We are just thinking out loud here but our priors are that of the Big Three — U.S., Germany, and Japan — which have relatively transparent markets as opposed to China, the U.S. is the only government that needs to issue a significant supply of debt and bonds into the market. – GMM, Aug 6th
It doesn’t surprise us one bit the turmoil taking place in the money market though we thought the pressure would show up more in the monthly auctions. It could be the banks are being stuffed to window dress the auctions. Maybe, we don’t know.
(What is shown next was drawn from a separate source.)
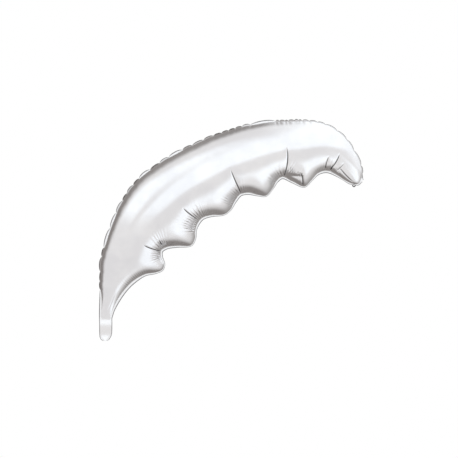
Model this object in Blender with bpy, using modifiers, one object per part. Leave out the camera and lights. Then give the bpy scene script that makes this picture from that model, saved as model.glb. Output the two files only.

We will find out soon as the Treasury will have to ramp up its net new issuance after their creative cash flow management during this year’s debt ceiling negotiations. We seriously doubt they can without another round of quantitative easing, and that monetization just may be the beginning of the end of dollar hegemony and set us on the happy road to higher inflation, which everyone seems to be wishing for. Not us, by the way – GMM, August 6th
If we are right, the turmoil in the money markets is more of a structural problem, which may, periodically, calm down depending on the matching of public and sector cash flows or the distortions may show up elsewhere and in other markets.
It does seem, however, the day of reckoning has or is coming soon on the deficit/debt-bomb so many have been warning about for so long. Of course, they will say nobody saw it coming.
The only real political choice will be to monetize the deficits, which will only significantly increase economic and financial distortions, further expanding the minefield of potential Black Swans.
Yikes, can I monetize my Soc Sec payments with some kind of viatical settlement. I need a stash so I can move to Mexico.